Reading the Literary Manuscripts of the Romantics

Michelle Levy (Simon Fraser University)

Abstract

Course Description: The recent publication of many major Romantic-era literary manuscripts in digital form has greatly expanded the possibilities for engagement with archival materials (materials that are typically held in special collections, in the US and the UK, and accessible only to senior experts in the field). In this course, we will closely read and interpret a range of these digital manuscripts to ask a series of questions about them, including: What can we learn -- about literary history, authorship, and the texts themselves -- by studying original manuscripts? How does reading a text in its original manuscript form (via a digital copy) differ from reading a printed text? How successfully do digital editions represent the original manuscripts? Our readings will focus on the manuscripts of Jane Austen, Lord Byron, John Keats, Mary Shelley, and Dorothy Wordsworth. Some of the specific questions we will ask are: How (and why) did Jane Austen have to modify her style and subject matter to get her fiction into print? What strategies did Byron use to negotiate the problems of censorship, as his texts moved from manuscript to print? Did Percy Shelley improve or diminish Mary Shelley’s novel, Frankenstein, with his extensive edits?
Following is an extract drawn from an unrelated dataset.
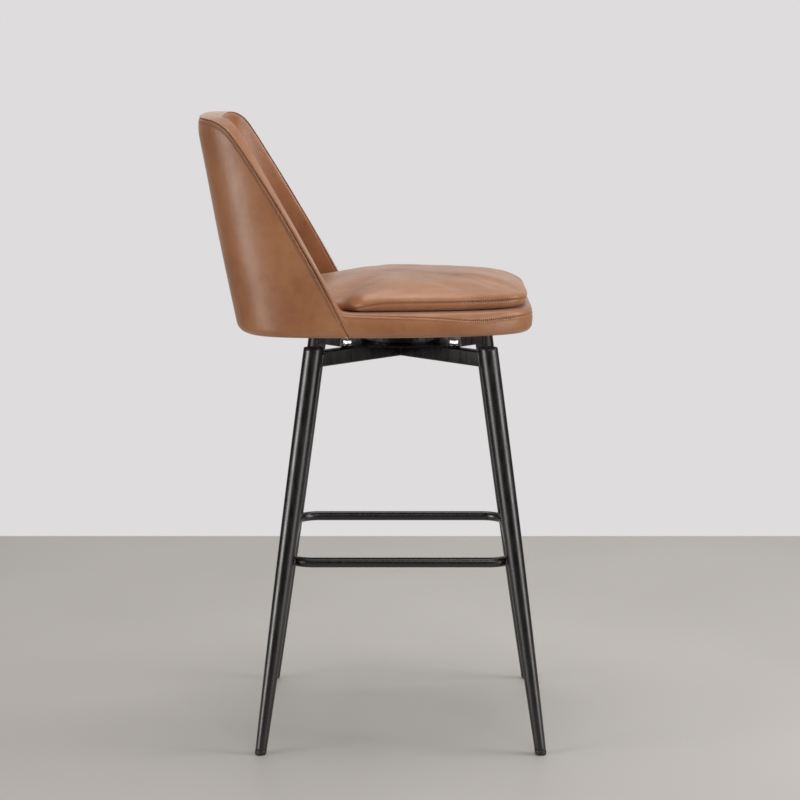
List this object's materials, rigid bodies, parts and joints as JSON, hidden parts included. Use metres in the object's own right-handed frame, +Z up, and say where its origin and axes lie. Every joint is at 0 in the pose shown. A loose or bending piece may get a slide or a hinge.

Why are there so few corrections to Keats’s poetic manuscripts? Why did Dorothy Wordsworth publish so little of her writing during her lifetime? In addition to focusing on these authors, we will also explore the manuscript writing of many other more obscure or unknown authors of the period. We will also study theories of textual editing and digital remediation. For their final project, students can choose between creating an annotated and contextualized digital or print “edition” of a manuscript text we read in class, or a research essay.